In a small bowl, make the dry rub by combining the brown sugar and next 8 ingredients (through cayenne pepper); set aside. Place ribs on a work surface meat side down. Remove the silverskin from the back of each rack. To do so, insert the tip of a butter knife under a section of the skin and wiggle loose, tightly grab it with a paper towel and peel off. Season ribs with dry rub. Cover tightly with plastic wrap and refrigerate for at least 2 hours or preferably overnight. Remove ribs from fridge and let stand at room temperature for 30 minutes. Meanwhile, prepare grill for indirect cooking.

CHARCOAL GRILL. Remove top rack and place drip pan on one side of bottom rack. Fill pan with 1-inch of water. Light charcoal with a chimney starter and pour on opposite side of drip pan. Drain wood chips and scatter over hot coals. At some point, you may need to replenish coals to maintain heat.

GAS GRILL. If using a 2-burner gas grill, light 1 burner and place drip pan under grate of unlit burner. If using a 3-burner gas grill, light outside 2 burners and place drip pan under center grate. Drain wood chips. Divide evenly between two 12x12-inch pieces of foil, wrap tightly and make slits in the top of each. Place smoke packets directly on flame. If using a 3-burner grill, place one packet on each lit side.

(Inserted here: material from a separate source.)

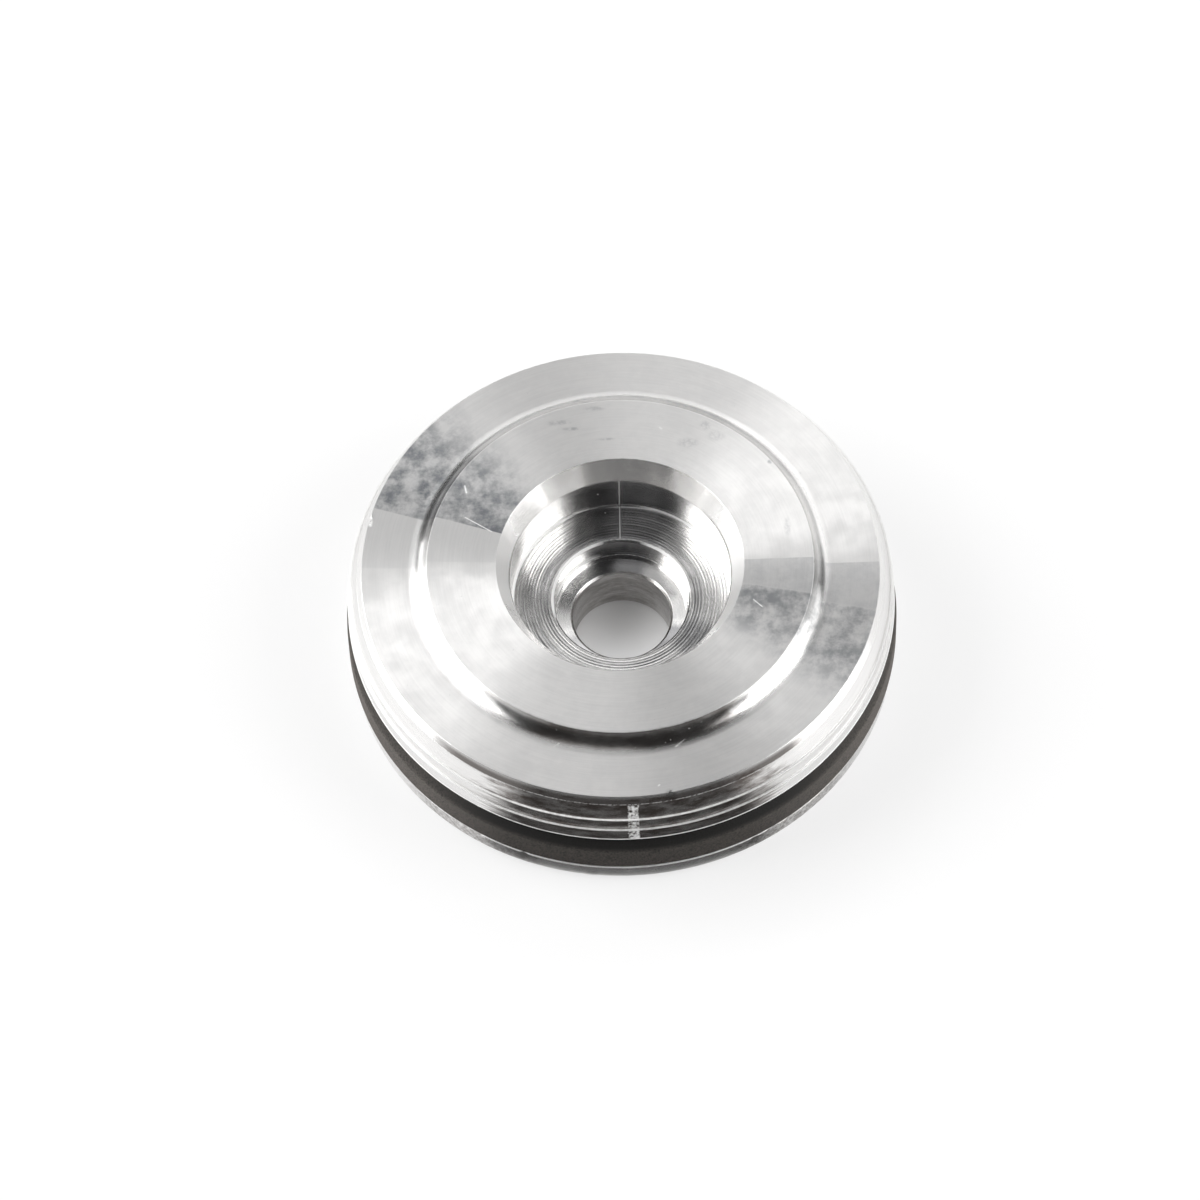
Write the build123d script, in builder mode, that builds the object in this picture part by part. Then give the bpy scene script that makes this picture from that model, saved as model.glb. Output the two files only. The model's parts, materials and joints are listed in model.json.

Place ribs, meat side up, on grill over drip pan. Cover grill and cook at 300 degrees F for 2 hours, rotating ribs every 30 minutes for even cooking (do not turn over). Remove ribs from grill and tightly wrap each rack in foil. Return rib packets to unlit side of grill and cook until meat is very tender and pulling away from ends of bones, about 1 hour more. Serve with Chipotle-Cherry Barbecue Sauce. Makes 4-6 servings.